An interview with Sonya Koshkina

Sonya is a prominent Ukrainian journalist. She graduated from the Institute of Journalism at the Taras Shevchenko Kyiv National University, and she has been teaching there for the past five years. Sonya worked as a political commentator in the Ukrainian newspaper “Den” and the news portal Obozrevatel. Since 2009, she has been editor-in-chief and founder of the news portal Livyi Bereh ( Since the beginning of the full-scale Russian invasion, she operates from Prague, where she collaborates with Radio Ukraine (“An hour with Sonya Koshkina” program), Charles University (Faculty of Social Sciences, Department of Journalism), and the European Values Center for Security Policy. Sonya speaks Ukrainian, Russian, English, and Italian. (European values)

If I may start, what is the current situation in Ukraine? We all just read news about the offensive in southern parts of the country. What does it mean in this conflict?

“It means that war will end this year, I hope, but nobody knows exactly. We have a sufficient amount of weapons just now to start this offensive. I don’t want to comment on any details; everybody understands that it is complicated. We will continue step by step, but we start from Cherson, and then I am sure it is the end of this war. All our territories will be liberated, including Crimea.”

It was actually one of my questions. Is Crimea also the target?

“Yes. But it is not a target. It is Ukrainian territory. And it was occupied. It is the target of our offensive and it is our territory, without questions. There are our citizens. Now there are more than one million Russians and I hope that after liberating Crimea, these people who came from Russia will return to Russian Federation.”

And what about those who would like to stay? I mean the Russian citizens.

“Ok, their choices are limited. If they want to live in Ukraine it is understandable. But it is necessary to have a policy for them and explain to them, that this is Ukrainian territory and the Ukrainian language is the main language here and our law. The same goes for Donetsk and Luhansk region.”

What is it that Ukraine needs now at most from the EU or the Czech Republic?

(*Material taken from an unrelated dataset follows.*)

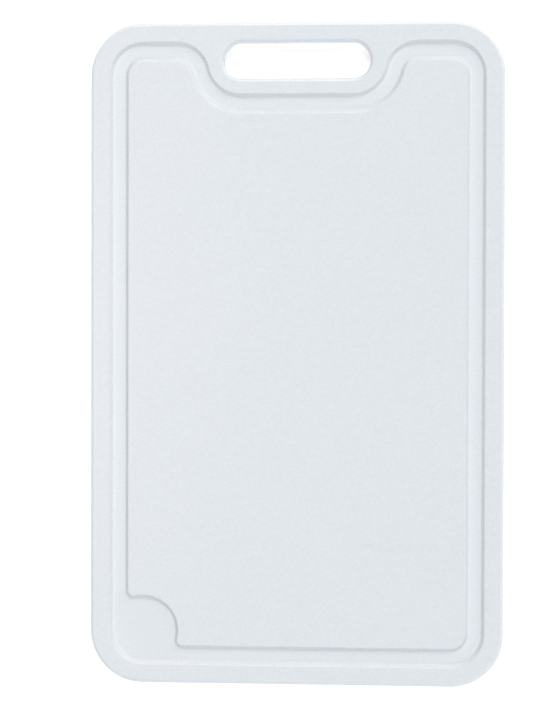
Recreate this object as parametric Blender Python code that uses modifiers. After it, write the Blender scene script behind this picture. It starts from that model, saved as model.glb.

“Weapons, weapons, and weapons. It is not only about Ukraine, it is about the European continent. And EU needs to understand that Putin will not stop in Ukraine. The Czech Republic is one of the key supporters of Ukraine, also because you understand what it is to be under soviet occupation.”

If by all hopes will the war end this year, what will be the next step with Russian Federation?

“I think we have a chance to stop their invasion by the end of this year. What about Russia? I think that Russia will dissolve into several parts in the future. Even though the majority of Russian people support Putin. In the last election they voted for him, the majority did.”

Could you possibly imagine starting over and becoming good neighbors with Russia? What would it take to start over?

“I don’t know if we can forgive them. I don’t think so. For people of my age, I think not. For people who are now around 20 – 25-year-old, I think no because our life is divided into before and after occupation. My mum spoke the Russian language her whole life and now she is speaking only the Ukrainian language. First of all, the Russian people need to understand the reason is not only Putin. He is in power for more than 20 years and still majority of Russians are supporting him. They need to understand that the problem is inside Russia, it is not about the politics between Ukraine and Russia and if we want to forgive them, they need to apologize. It is the same example with Germans when Willy Brand apologized in Auschwitz. But I cannot imagine who will be the Russian leader which will apologize in the same way.”

What is the main trend about Ukrainian refugees now?

“Lot of people are coming back now. Depending on their situation and where they can return, if you have no place to return, you have to look for some other place to live. It might take longer for them to return as the Ukrainian government needs to find a way how to reconstruct the country and people’s homes and jobs.”